Psilocybin gegen Rauchen

Psychedelic Science News

Jedes Jahr sterben in Deutschland weit über 100 000 Menschen an den Folgen des Rauchens. Psilocybin, der psychedelische Wirkstoff der Zauberpilze, könnte dabei helfen, diese Zahlen zu senken.

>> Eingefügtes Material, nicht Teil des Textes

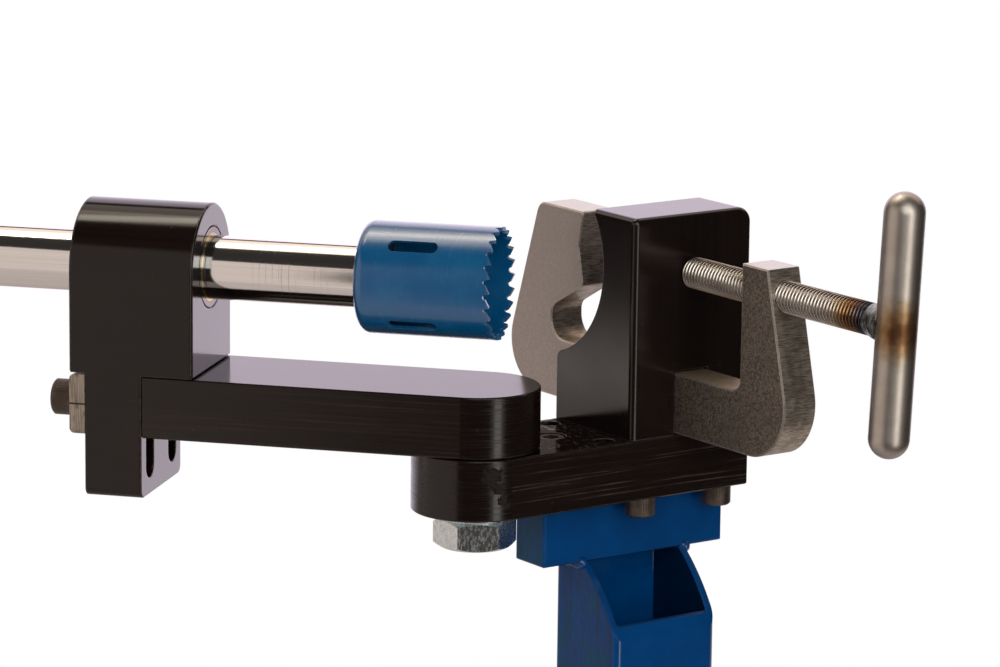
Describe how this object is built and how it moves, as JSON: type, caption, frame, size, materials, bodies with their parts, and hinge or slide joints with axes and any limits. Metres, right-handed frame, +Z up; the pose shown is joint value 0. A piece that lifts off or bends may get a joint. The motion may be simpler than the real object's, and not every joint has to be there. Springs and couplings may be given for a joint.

Neben Aufklärung und Prävention ist die Suchttherapie das wichtigste Mittel, um von Nikotinsucht betroffene Menschen beim Aufhören zu unterstützen. Klassische Therapieansätze verhelfen jedoch nur circa 30 Prozent der Teilnehmer dazu, für 12 Monate oder länger mit dem Rauchen aufzuhören. Forscher um Matthew W. Johnson von der John Hopkins Universität in Baltimore, USA, wollen deshalb einen Umbruch im Umgang mit an Nikotinsucht Erkrankten wagen: die Psilocybin-gestützte Suchttherapie, welche Elemente der klassischen Suchttherapie mit gut vorbereiteten psychedelischen Erfahrungen verbindet.

Für ihre Pilotstudie fanden die Forscher 15 Freiwillige, die im Mittel seit 30 Jahren rauchten und im Schnitt sechs gescheiterte Versuche hinter sich hatten, mit dem Rauchen aufzuhören. Die Therapie startete mit vier klassischen Therapiesitzungen im Abstand von je einer Woche. In einer ersten psychedelischen Sitzung wurde den Probanden im Rahmen einer gemeinsamen Therapiestunde eine moderate Dosis Psilocybin (20 mg/70 kg Körpergewicht) verabreicht. Ab diesem Stichtag galt es auch für alle Teilnehmer, mit dem Rauchen aufzuhören. Die Teilnehmer bekamen zwei Wochen Zeit, ihre erste Psilocybinerfahrung zu verarbeiten, dann folgte die zweite psychedelische Sitzung. Diesmal wurde ihnen eine stärkere Dosis Psilocybin (30 mg/70 kg) verabreicht, die sie wieder in einer geleiteten Therapiestunde zu sich nahmen. Nach einer einmonatigen Integrationszeit stand es den Probanden frei, an einer dritten Psilocybin-gestützten Therapiesitzung teilzunehmen. Damit endete die Therapie. Nun galt es für die Teilnehmer, die individuellen Erfahrungen und das von vielen als spirituell empfundene Erleben während des Psilocybin-Rausches in ein Ablegen der Sucht umzuwandeln.

Nach zehn Wochen sowie nach drei, sechs und zwölf Monaten wurden die Teilnehmer mittels Atem- und Urintests auf ihr Rauchverhalten getestet. In Selbstauskunftsbögen trafen sie zudem Aussagen zu ihrem persönlichen Wohlbefinden, Verhalten und ihrer Spiritualität. Das Ergebnis: Zehn Personen (60 Prozent) waren auch nach zwölf Monaten immer noch rauchfrei: eine Erfolgsverdoppelung im Vergleich zu etablierten nicht-psychedelischen Therapieformen.

Die Forscher fanden dabei einen Zusammenhang zwischen dem selbst angegebenen spirituellen Empfinden während der Psilocybinerfahrung und dem Erfolg der Therapie (r = 0,55; p = 0,03). Ganz ohne Hindernisse war die psychedelische Therapie aber nicht für alle: Eine Person gab an, im psychedelischen Zustand schwere Kindheitserinnerungen wieder erlebt zu haben, was ihr allgemeines Wohlbefinden auch zwölf Monate später noch beeinträchtigte.

Obwohl diese Pilotstudie nur wenige Teilnehmer und keine interne Kontrollgruppe hatte, sehen die Autoren die Ergebnisse als wichtigen ersten Erfolg. Eine zweite Studie mit mehr Probanden und interner Kontrollgruppe läuft bereits seit 2016. Den Link zur Studie findet ihr hier.

Matthew W. Johnson et al., 2016: «Long Term follow-up of psilocybin-facilitated smoking cessation». The American Journal on Drug and Alcohol abuse, Vol. 43.